There was more screaming, and Savich held the phone a bit away from his ear.
“You can try to kill me, Kirsten, but what makes you think you’ll do better next time? How did you get my cell number?” After a pause, he said, “Yes, I did ask our unit secretary to give out my number to any woman who called. Again, wouldn’t you have done the same thing?”
She didn’t answer; she hung up. Savich pushed a button on his cell. “Dane, where is she?”
“She was moving in a vehicle near Arlington National Cemetery. We lost her when she turned off her cell. The cops are on their way. We’ve got to hope she’s still driving the Monte Carlo.”

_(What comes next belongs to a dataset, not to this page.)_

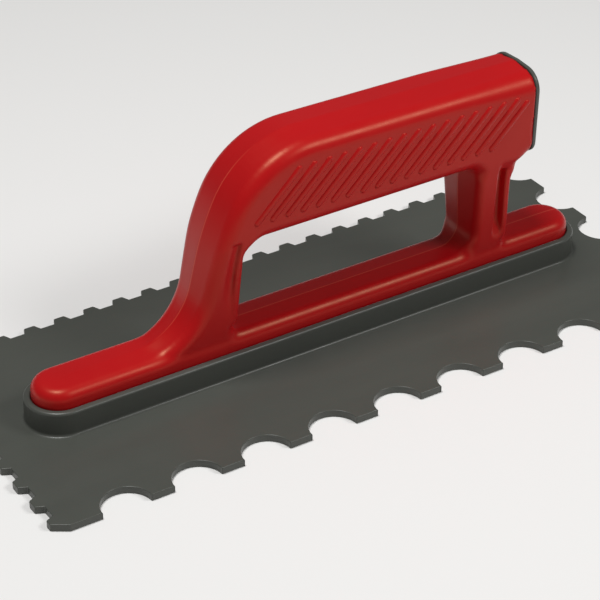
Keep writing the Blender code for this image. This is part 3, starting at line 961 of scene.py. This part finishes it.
        corner, wall = self.BORE_CORNER, self.bore_wall
        bore_y = side - (self.grip_half - sizes.grip_draft - wall) + corner
        middle = (self.top + self.under - sizes.grip_fall) / 2
        bore_z = np.abs(z - middle) - (sizes.grip_height - sizes.grip_fall) / 2 + wall + corner
        bore = np.maximum(rounded_join(bore_y, bore_z, corner), self.end - self.bore_depth - x)
        return np.maximum(solid, -bore)


class FlatLookup:
    """The side outline's distance on a fine grid, read between its points."""

    def __init__(self, shape, low, high, step):
        self.low, self.step = low, step
        sizes = [int((high[a] - low[a]) / step) + 2 for a in range(2)]
        x, z = np.meshgrid(*[low[a] + step * np.arange(sizes[a]) for a in range(2)], indexing="ij")
        self.values = shape.flat_distance(x, z)

    def read(self, x, z):
        """Distances at points between those of the grid."""
        u, v = (x - self.low[0]) / self.step, (z - self.low[1]) / self.step
        i = np.clip(u.astype(int), 0, self.values.shape[0] - 2)
        j = np.clip(v.astype(int), 0, self.values.shape[1] - 2)
        u, v = u - i, v - j
        near = self.values[i, j] * (1 - v) + self.values[i, j + 1] * v
        far = self.values[i + 1, j] * (1 - v) + self.values[i + 1, j + 1] * v
        return near * (1 - u) + far * u


def handle_skin(scene):
    """Points and quads of the handle's skin."""
    shape = HandleShape(scene)
    cell = scene.trowel_handle.cell
    margin = 3 * cell
    low = np.array(HANDLE_LOW) - margin
    high = np.array(HANDLE_HIGH) + margin
    high[2] = max(high[2], CAP_HIGH.z + margin)
    rows = int(high[1] / cell) + 1
    axes = [
        np.arange(low[0], high[0] + cell, cell),
        (np.arange(-rows, rows) + 0.5) * cell,
        np.arange(low[2], high[2] + cell, cell),
    ]
    lookup = FlatLookup(shape, (low[0], low[2]), (high[0] + cell, high[2] + cell), cell / 3)

    def distance(points):
        x, y, z = points.T
        return shape.distance(x, y, z, lookup.read(x, z))

    x, z = np.meshgrid(axes[0], axes[2], indexing="ij")
    flat = shape.flat_distance(x, z)[:, None, :]
    field = shape.distance(x[:, None, :], axes[1][None, :, None], z[:, None, :], flat)
    points, quads = surface_net(field, axes)
    # Slide each point along the slope onto the skin itself, in a few short moves.
    probe = 0.05 * MM
    longest = 0.35 * cell
    for _ in range(4):
        here = distance(points)
        slope = np.empty_like(points)
        for axis in range(3):
            offset = np.zeros(3)
            offset[axis] = probe
            slope[:, axis] = (distance(points + offset) - distance(points - offset)) / (2 * probe)
        square = np.maximum((slope**2).sum(axis=1), 0.25)
        move = -(here / square)[:, None] * slope
        size = np.linalg.norm(move, axis=1, keepdims=True)
        points = points + move * np.minimum(1, longest / np.maximum(size, 1e-9))
    return points, quads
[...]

Savich slipped his cell back into his breast pocket. “Now we wait.” He added, more to himself than to the group, “Sherlock will be back later, after she drops Sean with his grandmother and Senator Monroe. We wanted him as far away from Kirsten as possible.” He paused, remembering the park and how scared he’d been. He drew a deep breath. “Unless we’re lucky, they won’t know what she’s driving, but she’ll call me back after—”
“After what?” Coop asked.
Savich’s voice was utterly emotionless. “She’s in a killing rage. Someone in Virginia will die very soon now.”